Well, ask Ryan Widmer who wanted to have a three-way with his wife so badly that he ruined their young marriage. Widmer obviously wasn’t ready to be married and was very immature in his thinking, having an adulterous relationship even so early in his marriage. Sounds like they were having normal marriage issues, but his sexual perversions were too much for his wife to forgive, and he couldn’t handle the rejection of her leaving, so bad things happened when their tempers got away from them.

The reason this Widmer case is so compelling to so many people is that Ryan sitting on that stand reveals the fool in many people that actually let their primal energy, sexual, and predatory, get away from them. Many people fear in themselves the same uncontrolled passions, but most will never completely release to the extremes that Widmer did.

What all this has in common is this, people that take for granted the fortunes in their lives which come their way are all too tempted to abuse those fortunes. Sounds like Ryan Widmer took his wife for granted and thought he could “nudge” her into fulfilling some of his fantasies that were obviously sexual. And these teachers, they are well paid, protected by powerful unions, those nasty little voices that call out from the deep recesses of their minds have the luxury of time and finance to act on their fantasies unlike other people who work from pay check to pay check and don’t have the spare time or the means to embark on “sexual deviancy.” Ryan Fahrenkemp resigned from Lakota in August when it became obvious to him that he was going down in flames, and now George Coates is fleeing the scene of the crime hoping to avoid the fall-out from the case with Stacy Schuler when her investigation is revealed. These stories have in common varying degrees of human fault anchored in sexual exploration and abuse of their specific powers.

Then there is Jennifer Crew in this whole, seemingly unconnected soap opera of warped minds and freaks. Jennifer cringed in her chair during cross-examination and revealed much about her true motif in this trial. There is no doubt that Widmer called her, sent her texts as he did with several other women when he thought she was an attractive woman, and could use his celebrity status to fulfill the fantasies he couldn’t get from his deceased wife. But once he found out that Jennifer was not very attractive, he cut off the relationship. And Jennifer wanting revenge let out some of what Ryan had told her. But her mind took liberties with some of those truths because her own lustful fantasies of being held by a killer would go unfulfilled, and it’s likely that only somewhere deep inside her own mind does the truth reside. Even loved ones near her will want to see everything in her motives but the truth.

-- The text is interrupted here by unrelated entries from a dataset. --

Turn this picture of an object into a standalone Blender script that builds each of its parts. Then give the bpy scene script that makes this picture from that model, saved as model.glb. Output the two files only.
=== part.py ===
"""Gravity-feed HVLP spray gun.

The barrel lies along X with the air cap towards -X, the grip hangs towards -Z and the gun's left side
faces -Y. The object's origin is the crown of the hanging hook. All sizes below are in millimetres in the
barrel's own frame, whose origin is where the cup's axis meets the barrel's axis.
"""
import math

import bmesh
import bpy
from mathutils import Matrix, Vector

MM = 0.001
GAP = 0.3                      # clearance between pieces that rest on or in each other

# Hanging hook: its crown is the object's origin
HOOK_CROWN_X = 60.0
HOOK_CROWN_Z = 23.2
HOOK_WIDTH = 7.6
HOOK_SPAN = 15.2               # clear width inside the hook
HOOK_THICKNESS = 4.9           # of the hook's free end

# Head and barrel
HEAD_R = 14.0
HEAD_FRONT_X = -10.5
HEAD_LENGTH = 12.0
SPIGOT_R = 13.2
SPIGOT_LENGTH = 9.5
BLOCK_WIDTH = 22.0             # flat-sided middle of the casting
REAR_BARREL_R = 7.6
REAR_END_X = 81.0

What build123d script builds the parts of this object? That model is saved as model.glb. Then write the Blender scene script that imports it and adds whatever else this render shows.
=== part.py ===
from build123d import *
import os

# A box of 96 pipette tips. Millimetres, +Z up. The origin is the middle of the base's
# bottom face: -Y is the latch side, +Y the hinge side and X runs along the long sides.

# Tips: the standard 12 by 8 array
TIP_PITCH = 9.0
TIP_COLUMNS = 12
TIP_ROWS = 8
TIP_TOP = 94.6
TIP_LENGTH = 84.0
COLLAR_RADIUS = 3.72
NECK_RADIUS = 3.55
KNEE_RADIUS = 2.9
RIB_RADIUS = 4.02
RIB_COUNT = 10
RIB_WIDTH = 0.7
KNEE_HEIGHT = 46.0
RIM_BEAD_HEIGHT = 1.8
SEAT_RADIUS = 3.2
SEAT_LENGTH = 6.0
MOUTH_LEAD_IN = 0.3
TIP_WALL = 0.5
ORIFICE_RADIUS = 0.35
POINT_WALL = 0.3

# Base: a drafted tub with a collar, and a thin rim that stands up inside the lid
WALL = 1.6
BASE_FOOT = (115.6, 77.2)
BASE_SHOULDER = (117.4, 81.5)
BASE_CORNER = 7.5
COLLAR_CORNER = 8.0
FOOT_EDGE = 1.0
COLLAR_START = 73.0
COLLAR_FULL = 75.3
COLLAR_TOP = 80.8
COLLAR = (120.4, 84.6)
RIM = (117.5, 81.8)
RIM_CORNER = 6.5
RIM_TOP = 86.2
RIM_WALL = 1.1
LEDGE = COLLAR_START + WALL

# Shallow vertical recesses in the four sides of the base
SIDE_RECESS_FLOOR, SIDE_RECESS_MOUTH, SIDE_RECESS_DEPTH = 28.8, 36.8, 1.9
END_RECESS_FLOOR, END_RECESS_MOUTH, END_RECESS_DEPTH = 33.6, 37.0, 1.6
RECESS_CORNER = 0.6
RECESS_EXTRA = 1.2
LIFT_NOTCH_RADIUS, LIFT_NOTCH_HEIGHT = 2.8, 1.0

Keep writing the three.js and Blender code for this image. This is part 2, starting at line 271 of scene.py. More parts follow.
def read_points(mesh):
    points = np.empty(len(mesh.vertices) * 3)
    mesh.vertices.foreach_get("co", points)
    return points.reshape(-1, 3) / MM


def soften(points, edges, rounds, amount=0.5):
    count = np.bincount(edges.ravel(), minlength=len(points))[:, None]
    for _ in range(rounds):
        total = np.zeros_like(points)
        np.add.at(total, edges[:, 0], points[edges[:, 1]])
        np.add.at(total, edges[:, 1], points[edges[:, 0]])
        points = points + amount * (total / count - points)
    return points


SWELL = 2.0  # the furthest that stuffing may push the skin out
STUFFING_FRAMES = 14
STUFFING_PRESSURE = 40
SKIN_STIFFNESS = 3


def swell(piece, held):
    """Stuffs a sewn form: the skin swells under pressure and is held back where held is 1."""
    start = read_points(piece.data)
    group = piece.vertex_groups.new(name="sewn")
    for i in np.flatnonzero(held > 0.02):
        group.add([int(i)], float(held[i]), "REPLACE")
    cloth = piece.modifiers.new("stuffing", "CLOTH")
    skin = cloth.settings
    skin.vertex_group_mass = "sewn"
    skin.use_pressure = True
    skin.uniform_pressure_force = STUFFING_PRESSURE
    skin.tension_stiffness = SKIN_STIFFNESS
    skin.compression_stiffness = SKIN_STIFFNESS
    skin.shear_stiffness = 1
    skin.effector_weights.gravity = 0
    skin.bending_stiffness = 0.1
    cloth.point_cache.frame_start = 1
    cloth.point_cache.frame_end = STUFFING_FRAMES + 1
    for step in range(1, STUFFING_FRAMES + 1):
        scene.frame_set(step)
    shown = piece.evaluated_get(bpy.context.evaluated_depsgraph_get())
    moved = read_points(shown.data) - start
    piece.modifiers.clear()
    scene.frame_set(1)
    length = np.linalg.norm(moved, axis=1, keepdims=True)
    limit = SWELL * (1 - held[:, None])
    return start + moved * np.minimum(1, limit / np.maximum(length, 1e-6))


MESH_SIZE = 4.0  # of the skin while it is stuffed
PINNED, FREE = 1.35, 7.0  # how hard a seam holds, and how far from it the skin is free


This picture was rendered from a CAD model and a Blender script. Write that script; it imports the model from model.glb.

The mind is a strange arena. Be careful what you allow in it because the ramifications can lead to various degrees of misery and human decay. That’s what all these stories have in common, human decay of the mind and that they are happening in Warren County, Ohio.

Oh, and for those that think I am making a distant connection here, and that this texting issue at Mason is a new and isolated issue regarding administrative abuses at Mason? No. Check out this video from way back in 2007, which is a precursor to the story that is about to explode upon the Mason School District scene.


It doesn’t matter to me if it’s a teacher, or a murder, if the personalities are up to no good; they deserve to be called out for their bad behavior. The Widmer trial will cost taxpayers over $50K, and I already told you what those two Mason employees cost the residents of Mason. Their bad behavior ultimately cost our society, because they chose to engage in that bad behavior without any respect for the taxpayers that end up having to pick up the mess in their wakes. They deserve the anger that is unleashed upon them.